Жаль только, книжек там оказалось не так много, как казалось поначалу. На четыре оставшихся года мне не хватило. В последний год пришлось перечитывать некоторые старые книжки заново. С тех пор я знаю, что книга, перечитанная изменившимся, повзрослевшим человеком — это уже совсем другая история. Недооценивать могущество читательского восприятия на фоне этого опыта невозможно.

Потом была еще одна детская библиотека в городе О.

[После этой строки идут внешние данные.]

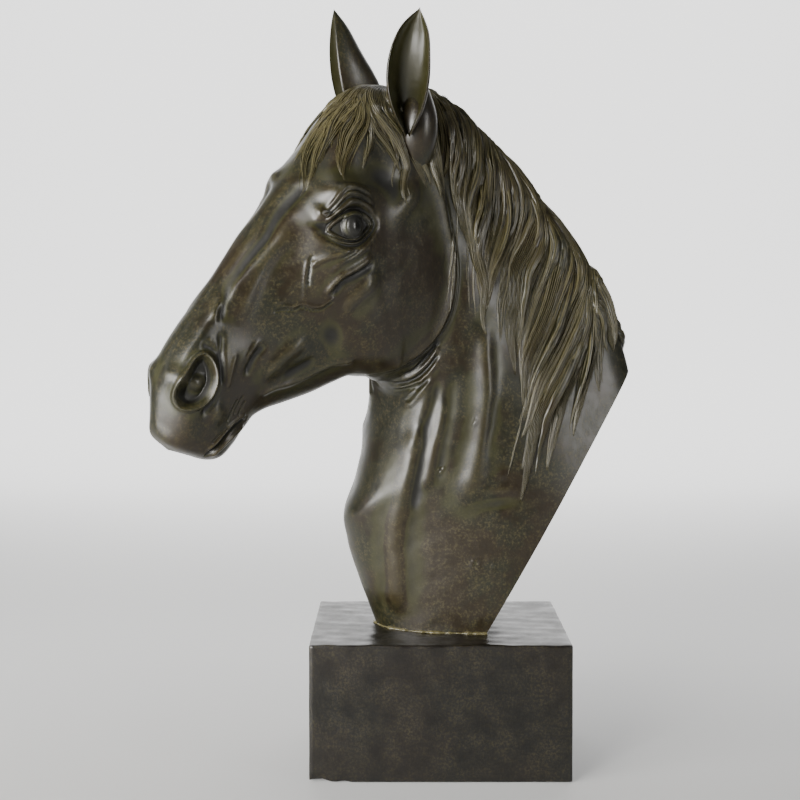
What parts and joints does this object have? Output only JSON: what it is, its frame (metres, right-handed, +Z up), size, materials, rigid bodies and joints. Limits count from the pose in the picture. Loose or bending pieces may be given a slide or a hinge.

Она находилась довольно далеко от дома: четыре остановки на троллейбусе, потом десять минут пешком. Или сорок минут пешком, без троллейбусов. Но мне уже было девять лет, поэтому в библиотеку меня отпускали без взрослых.

Это, кажется, были первые мои легальные дальние экспедиции по городу О. Тайные побеги в центр в рамках вялотекущей партизанской войны со взрослыми — это одно, а официально дозволенные библиотечные походы на полдня — совсем иное. Настоящий праздник.

Книг в этой детской библиотеке было удивительно много. С другой стороны, именно там мне впервые довелось убедиться, что бывают неинтересные книги. Удивительное было открытие! Прежде мне как-то в голову не приходило, что книги бывают разного качества. Всякая книга была хороша — по определению. Но именно в детской библиотеке города О. мне впервые попались неинтересные книжки. И это, конечно, тоже был чрезвычайно важный опыт.

Там же вдруг оказалось, что самые интересные книжки домой брать нельзя, зато можно читать их в читальном зале. Это тоже было удивительно: читать не дома, а в ином, специально предназначенном для чтения помещении.

Летом в читальном зале открывали балкон; иногда мне разрешали выносить туда стул, и это было совсем уж хорошо: сидеть на чужом балконе, читать, смотреть, как мимо по улице ходят люди. Не описать, как это все было тогда необычно и увлекательно.

Потом, в восьмом, кажется, классе, пришлось записываться в библиотеку для взрослых.

Там меня удивило многое.

Во-первых, библиотекари заставляли читателей брать ненужные книги — для статистики. Обязательно одну научно-популярную и обязательно одну на украинском языке. Приходилось таскать за собой эту ненужную макулатуру. С тех пор я знаю, что бывают не только неинтересные книжки, но и книжки, вызывающие отвращение.

Этого, конечно, лучше бы мне не знать.

Во-вторых, в библиотеке этой была самая настоящая коррупция. Некоторым читателям давали читать Дефицитные Книжки Из Хранилища. Например, Пикуля, Дрюона, романы про Анжелику и прочее в таком духе. Они за это дарили ценные подарки старшему библиотекарю Луизе Николаевне и директорше Маргарите Александровне — на праздники, как полагается. «Взяткой» это никто не решился бы назвать. Некоторым читателям, впрочем, давали ценные книги просто так, без подарков: это были работники торгсина, киностудии и прочие, как тогда говорили, «полезные связи».